The Perfect Teaching — this corresponds to the Lotus Sūtra and the Nirvāṇa Sūtra and it is considered perfect or well rounded (the Chinese character used for this teaching holds both meanings) because it presents the integration of all three truths — the empty, the provisional, and the Middle Way — into a seamless whole. Each of these, if properly understood, immediately leads to an understanding of the other two in this teaching. For instance, what is empty is provisionally existent and therefore exemplifies the Middle Way. While the earlier teachings negate the world of birth and death through an analytical or intuitive approach to emptiness or negate a one-sided emptiness by affirming the provisional existence of all things; the perfect teaching affirms the total unity of the threefold truth of the empty, the provisional, and the Middle Way. In this teaching, the affirmative aspects of the earlier negations are made explicit. Negative and limiting aspects are emptied, positive and boundless phenomena are provisionally affirmed, and all manifests the liberation of the Middle Way. For instance, previously the vehicles of the śrāvakas and pratyekabuddhas (privately awakened ones) were condemned in favor of the bodhisattva vehicle, but now all the provisional vehicles are shown to be none other than the unfolding of the One Vehicle leading all to buddhahood.
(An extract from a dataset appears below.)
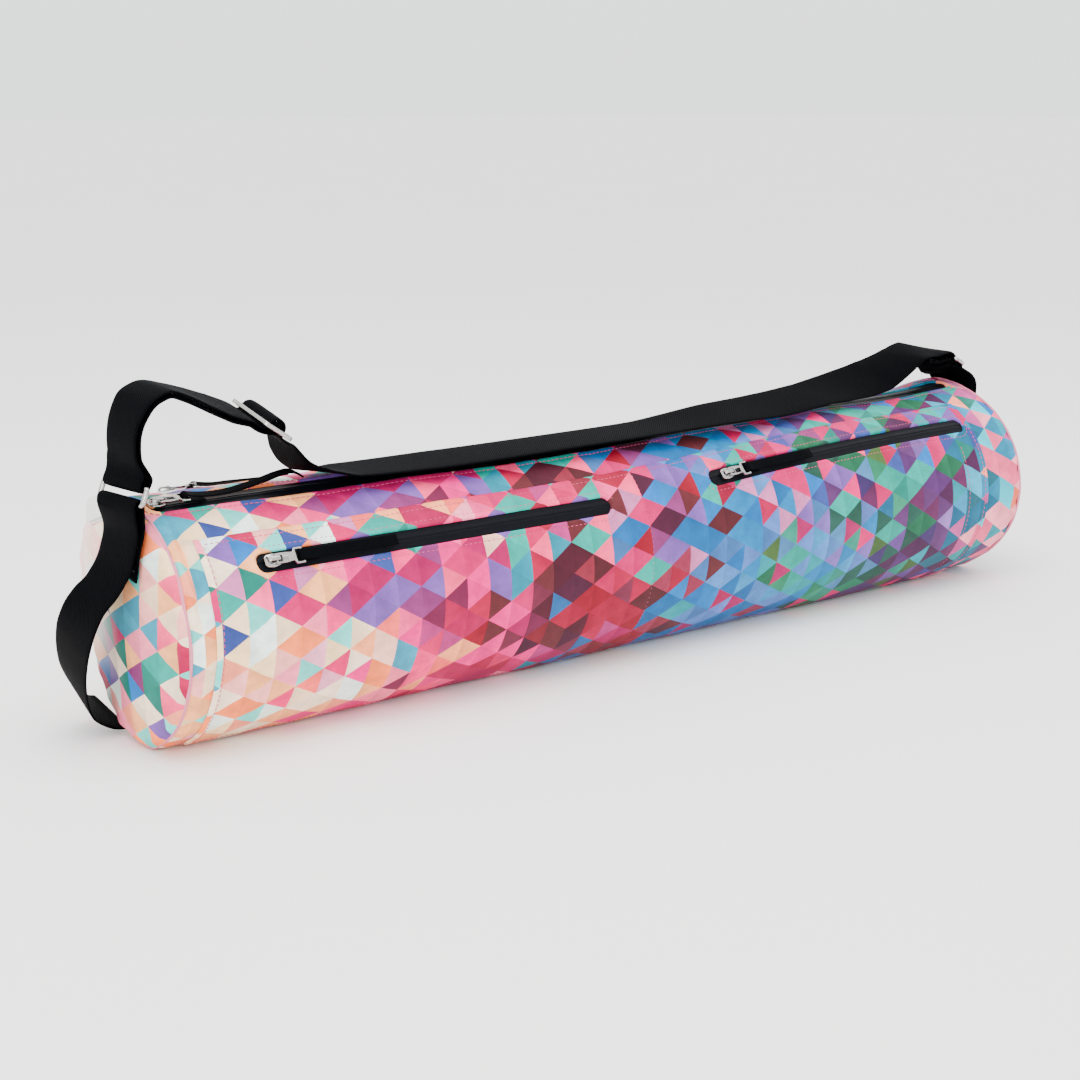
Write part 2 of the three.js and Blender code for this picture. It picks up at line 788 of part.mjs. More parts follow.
function topRow(row) {
  return {
    at: v3(row.along * half, row.across * bodyRadius, bagTop + row.height * riseHeight),
    across: v3(0, Math.cos(rad(row.roll)), Math.sin(rad(row.roll))),
  };
}

// The whole strap in order: the sewn end at the right ring, the run along the top, through
// the adjuster, over the loop, round the left ring and back to the adjuster's middle bar.
function strapRows() {
  const atRight = turnRows(rightRing.upperBar, rightRing.up, rightRing.face, rightRing.bars, 2);
  const atLeft = turnRows(leftRing.upperBar, leftRing.up, leftRing.face.clone().negate(), leftRing.bars, 2);
  const outerLoop = loopRows.map((row) => loopRow(row));
  const innerLoop = loopRows.map((row, place) => loopRow(row, insetAt(place)));
  const fromRight = [...tailRows.map(topRow), ...atRight.reverse()];
  const alongTop = [...topRows].reverse().map(topRow);
  const fall = [...fallRows].reverse().map((row) => loopRow(row));
  return [
    ...fromRight,
    ...alongTop,
    ...fall,
    ...adjuster.run,
    ...outerLoop.reverse(),
    ...atLeft,
    ...innerLoop,
    ...adjuster.sewn,
  ];
}

// The handle across an end. down is a share of the bag's diameter from the ring's side,
// out a share of the bulge, side a share of the radius, and roll turns the webbing.
const handleRows = [
  { down: 0.09, out: 0.36, side: -0.033, roll: -12 },
  { down: 0.163, out: 0.393, side: -0.037, roll: -11 },
  { down: 0.237, out: 0.47, side: -0.027, roll: -9 },
  { down: 0.311, out: 0.64, side: -0.016, roll: -7 },
  { down: 0.371, out: 0.84, side: 0.0, roll: -5 },
  { down: 0.44, out: 0.96, side: 0.027, roll: -2 },
  { down: 0.535, out: 1.0, side: 0.087, roll: 3 },
  { down: 0.63, out: 0.95, side: 0.16, roll: 8 },
  { down: 0.725, out: 0.852, side: 0.219, roll: 12 },
  { down: 0.819, out: 0.69, side: 0.279, roll: 15 },
  { down: 0.895, out: 0.48, side: 0.303, roll: 17 },
];
// The left handle runs in under the seam, and the right one ends flat on its panel.
const leftFoot = [
  { down: 0.94, out: 0.27, side: 0.306, roll: 11 },
  { down: 0.971, out: 0.066, side: 0.311, roll: 5 },
  { down: 0.983, out: -0.13, side: 0.32, roll: 4 },
];
const rightFoot = [
  { down: 0.935, out: 0, side: 0.3, roll: 10 },
  { down: 0.958, out: 0, side: 0.3, roll: 7 },
];
const tailRow = { down: 0.06, out: 0, side: -0.04, roll: -12 };
// At the right both layers pass over the raised rim before they reach the ring.
const innerRim = [
  { down: -0.024, out: 0.23, side: -0.042, roll: -8 },
  { down: -0.07, out: 0.02, side: -0.045, roll: -3 },
];
const outerRim = { down: -0.014, out: 0.36, side: -0.038, roll: -7 };

function handleRow(side, angle, row) {
  const turn = rad(angle);
  const up = v3(0, -Math.sin(turn), Math.cos(turn));
  const far = v3(0, Math.cos(turn), Math.sin(turn));
  const roll = rad(row.roll);
  const across = far.clone().multiplyScalar(Math.cos(roll)).addScaledVector(up, Math.sin(roll));
  const at = v3(side * (half + row.out * handleBulge), 0, axisHeight)
    .addScaledVector(up, bodyRadius * (1 - 2 * row.down))
    .addScaledVector(far, bodyRadius * row.side);
  return { at, across };
}

// A row that lies flat on an end, over whichever part of its width stands out furthest.
function seatedRow(side, angle, row) {
  const seated = handleRow(side, angle, row);
  const reach = [-webWidth / 2, 0, webWidth / 2].map((away) => {
    const place = seated.at.clone().addScaledVector(seated.across, away);
    return side * endFace(side, place.y, place.z);
  });
  seated.at.x = side * (Math.max(...reach) + handlePlay + webThick / 2);
  return seated;
}

function handleGeometry(side, angle, ring, rimRows, outerRows) {
  const tail = handleTail / (2 * bodyRadius);
  const inside = [1, 0.5, 0].map((share) =>
    seatedRow(side, angle, { ...tailRow, down: tailRow.down + tail * share }),
  );
  const inward = v3(-side, 0, 0);
  inward.addScaledVector(ring.bars, -inward.dot(ring.bars)).normalize();
  const turn = turnRows(ring.lowerBar, v3(0, 0, -1), inward, ring.bars, 1.5);
  return webGeometry([...inside, ...rimRows, ...turn, ...outerRows], webWidth, webThick);
}

// The care label: a short white tape folded in the seam behind the left handle. radius is
// a share of the body radius, and off is how far it lies off the end panel.
function labelGeometry() {
  const table = [
    { radius: 0.84, off: 0.8 },
    { radius: 0.95, off: 0.9 },
    { radius: 1.04, off: 1.6 },
    { radius: 1.05, off: 2.9 },
    { radius: 0.96, off: 3.4 },
    { radius: 0.86, off: 2.9 },
  ];
  const turn = rad(labelAngle);
  const across = v3(0, Math.cos(turn), Math.sin(turn));
  const rows = table.map((row) => {
    const reach = row.radius * bodyRadius;
    const at = v3(0, -reach * Math.sin(turn), axisHeight + reach * Math.cos(turn));
    at.x = endFace(-1, at.y, at.z) - row.off;
    return { at, across: across.clone() };
  });
  return webGeometry(rows, labelWidth, labelThick);
}

const looks = {
  print: new THREE.MeshStandardMaterial({ color: 0xd98ab0, roughness: 0.7, metalness: 0 }),
  panel: new THREE.MeshStandardMaterial({ color: 0xe0708f, roughness: 0.7, metalness: 0 }),
  ends: new THREE.MeshStandardMaterial({ color: 0xf0d9d4, roughness: 0.7, metalness: 0 }),
  tape: new THREE.MeshStandardMaterial({ color: 0x1c1e27, roughness: 0.5, metalness: 0 }),
  webbing: new THREE.MeshStandardMaterial({ color: 0x15171c, roughness: 0.8, metalness: 0 }),
  nickel: new THREE.MeshStandardMaterial({ color: 0xd8d6d2, roughness: 0.2, metalness: 1 }),
  label: new THREE.MeshStandardMaterial({ color: 0xf2f1ee, roughness: 0.8, metalness: 0 }),
};

const bag = new THREE.Group();

function add(name, geometry, material, parent = bag) {
  const mesh = new THREE.Mesh(geometry, material);
  mesh.name = name;
  parent.add(mesh);
  return mesh;
}

// Cloth
const zipsInBody = [mainZip, backZip];
const zipsInPatch = [leftZip, rightZip];
const cutFor = (geometry, zips) =>
  geometryFrom(zips.reduce((solid, zip) => solid.subtract(windowCutter(zip)), solidOf(geometry)));
add("body_panel", cutFor(tubeGeometry(), zipsInBody), looks.print);
add("front_pocket_panel", cutFor(patchGeometry(), zipsInPatch), looks.panel);
add("end_panel_left", endGeometry(-1), looks.ends);
add("end_panel_right", endGeometry(1), looks.ends);

// Zips with their sliders, tabs and doubled tapes. in is how far a slider sits from the
// left end of its zip.
const zipSets = [
  { zip: mainZip, tape: "main_zip", place: "main", in: 6 },
  { zip: leftZip, tape: "pocket_zip_left", place: "left", in: 9.5 },
  { zip: rightZip, tape: "pocket_zip_right", place: "right", in: 14.5 },
  { zip: backZip, tape: "back_zip", place: "back", in: 10 },
];
for (const set of zipSets) {
  add(set.tape, tapeGeometry(set.zip), looks.tape);
  const at = set.zip.left + set.in;
  const angle = set.zip.angle + twistAt(at);
  const seat = new THREE.Group();
  const lift = tapeTop(set.zip) + coilHeight + sliderSeatGap;
  seat.position.copy(bagPoint(at, angle, lift));
  const drift = rad(twistAt(at) - twistAt(at + tabLength)) * bodyRadius;
  seat.rotation.set(rad(angle), 0, Math.atan2(drift, tabLength));
  bag.add(seat);
  add(`slider_${set.place}`, sliderGeometry(), looks.nickel, seat);
  add(`tab_${set.place}`, tabGeometry(), looks.nickel, seat);
  const long = set.zip === mainZip;
  const rows = long
    ? pullRows(set.zip, at, mainPullLength, mainPullRise, bowedPull)
    : pullRows(set.zip, at, pocketPullLength, pullThick, restingPull);
  add(`pull_${set.place}`, webGeometry(rows, pullWidth, pullThick, 1), looks.tape);
}

// Rings, adjuster and webbing
function addRing(name, ring) {
  const frame = new THREE.Matrix4().makeBasis(ring.face, ring.bars, ring.up).setPosition(ring.middle);
  const seat = new THREE.Group();
  frame.decompose(seat.position, seat.quaternion, seat.scale);
  bag.add(seat);
  add(name, wireRing(webWidth + ringSidePlay * 2, ringInnerHeight, wireRadius), looks.nickel, seat);
}
addRing("ring_left", leftRing);
addRing("ring_right", rightRing);

const adjusterSeat = new THREE.Group();
const adjusterFrame = new THREE.Matrix4().makeBasis(adjuster.along, adjuster.across, adjuster.over);
adjusterFrame.setPosition(adjuster.middle);
adjusterFrame.decompose(adjusterSeat.position, adjusterSeat.quaternion, adjusterSeat.scale);
bag.add(adjusterSeat);
add("strap_adjuster", adjusterGeometry(), looks.nickel, adjusterSeat);

add("shoulder_strap", webGeometry(strapRows(), webWidth, webThick), looks.webbing);
const leftRows = [...handleRows, ...leftFoot].map((row) => handleRow(-1, loopAngle, row));
const rightRim = innerRim.map((row) => handleRow(1, riseAngle, row));
const rightRows = [outerRim, ...handleRows].map((row) => handleRow(1, riseAngle, row));
const rightEnd = rightFoot.map((row) => seatedRow(1, riseAngle, row));
add("end_handle_left", handleGeometry(-1, loopAngle, leftRing, [], leftRows), looks.webbing);
add(
  "end_handle_right",
  handleGeometry(1, riseAngle, rightRing, rightRim, [...rightRows, ...rightEnd]),
  looks.webbing,
);
add("care_label", labelGeometry(), looks.label);

export default bag;
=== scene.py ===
# %% [markdown]
# # Yoga mat bag
# A long cloth tube for a rolled yoga mat, in a watercolour triangle print, with a black zip
# along its top, a pocket panel on its front and black webbing for its strap and handles.
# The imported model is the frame. Each soft piece is built again here with finer cloth, on
# the same sizes, and the metal pieces keep their solids and get better materials.

# %% The frame
import math
from functools import partial

import bpy
import numpy as np
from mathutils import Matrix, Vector


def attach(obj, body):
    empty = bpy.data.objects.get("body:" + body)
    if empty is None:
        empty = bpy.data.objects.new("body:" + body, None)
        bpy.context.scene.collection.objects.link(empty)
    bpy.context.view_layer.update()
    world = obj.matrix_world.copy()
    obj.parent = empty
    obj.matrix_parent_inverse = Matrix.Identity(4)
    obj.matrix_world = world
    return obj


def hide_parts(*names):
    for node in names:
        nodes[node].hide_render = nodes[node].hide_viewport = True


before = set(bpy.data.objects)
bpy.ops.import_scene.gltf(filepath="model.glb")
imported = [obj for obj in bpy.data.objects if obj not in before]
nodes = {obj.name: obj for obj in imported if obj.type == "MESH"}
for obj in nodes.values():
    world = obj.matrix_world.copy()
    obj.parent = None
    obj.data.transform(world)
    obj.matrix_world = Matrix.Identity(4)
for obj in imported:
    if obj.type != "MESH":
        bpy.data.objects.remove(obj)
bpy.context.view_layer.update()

scene = bpy.context.scene
print("nodes:", len(nodes))

# %% [markdown]
# ## Camera
# The bag is seen from its left and a little above, with a lens that is long enough to keep
# the far end from shrinking too much. The place and the angle were solved from the bag's
# own outline, so the picture can be laid over a photograph of it.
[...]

In previous teachings the historical Śākyamuni Buddha was shown to be a finite provisional manifestation of the cosmic principle of buddhahood that is sometimes personified as a cosmic buddha named Vairocana who is said to transcend birth or death. The Lotus Sūtra, however, portrays Śākyamuni Buddha himself as the one who reveals the unborn and deathless nature of buddhahood through his timeless spiritual presence and skillful activity. Previous teachings compared and contrasted the empty, the provisional and the Middle Way, but here the intrinsic unity of the freedom of emptiness, the creative responsiveness of the provisional, and the sublimity of the Middle Way is fully revealed.